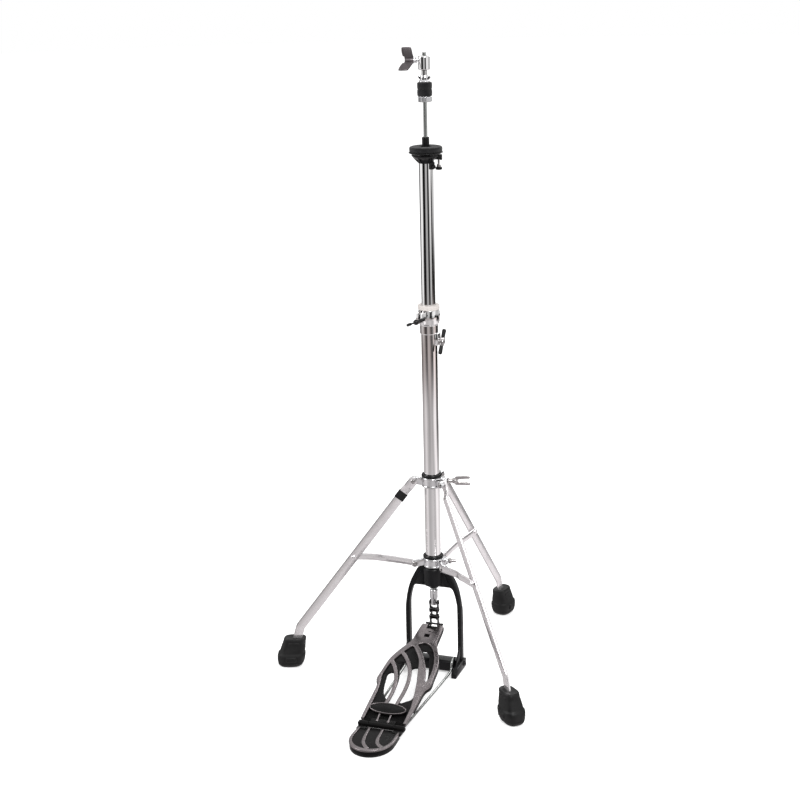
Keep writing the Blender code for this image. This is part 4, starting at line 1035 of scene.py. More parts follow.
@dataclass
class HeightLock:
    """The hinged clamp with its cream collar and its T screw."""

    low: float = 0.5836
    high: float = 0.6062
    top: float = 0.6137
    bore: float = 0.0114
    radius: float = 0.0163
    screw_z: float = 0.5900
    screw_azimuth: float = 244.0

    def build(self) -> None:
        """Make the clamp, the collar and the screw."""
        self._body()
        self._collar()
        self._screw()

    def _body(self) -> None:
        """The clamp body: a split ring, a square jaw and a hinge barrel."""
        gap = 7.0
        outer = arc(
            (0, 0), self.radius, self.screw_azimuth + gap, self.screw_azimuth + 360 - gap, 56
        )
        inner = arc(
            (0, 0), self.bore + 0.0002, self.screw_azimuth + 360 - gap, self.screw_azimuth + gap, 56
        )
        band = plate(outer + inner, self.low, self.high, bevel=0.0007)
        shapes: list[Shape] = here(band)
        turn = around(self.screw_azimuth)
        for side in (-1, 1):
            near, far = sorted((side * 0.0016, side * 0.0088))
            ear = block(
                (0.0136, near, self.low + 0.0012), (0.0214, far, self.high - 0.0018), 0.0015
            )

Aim
Look at the material above and copy, word for word, its lines from the first through the one containing "hinged clamp with".

Solution below
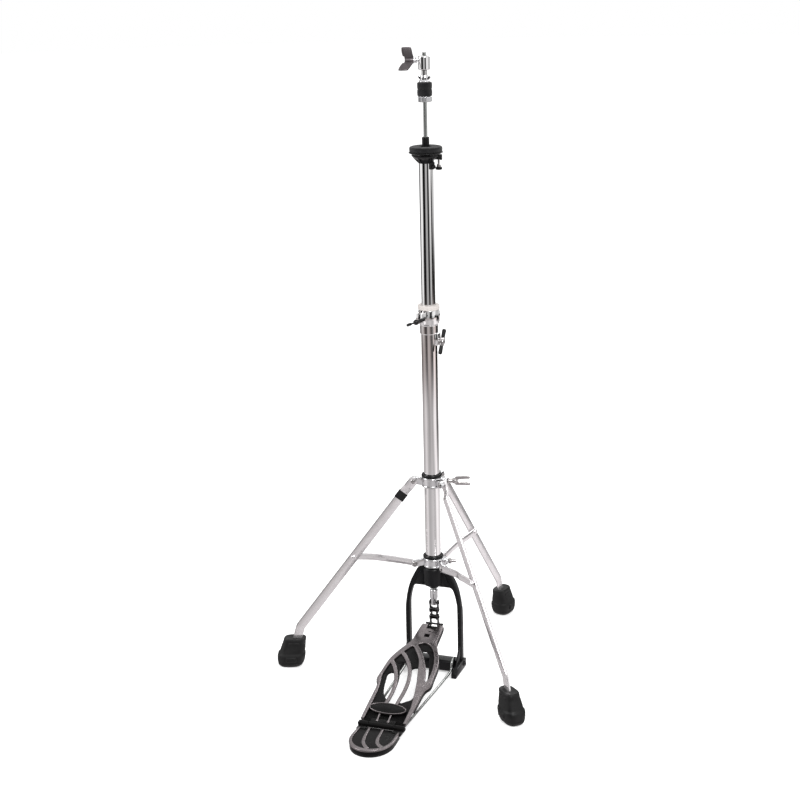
Keep writing the Blender code for this image. This is part 4, starting at line 1035 of scene.py. More parts follow.
@dataclass
class HeightLock:
    """The hinged clamp with its cream collar and its T screw."""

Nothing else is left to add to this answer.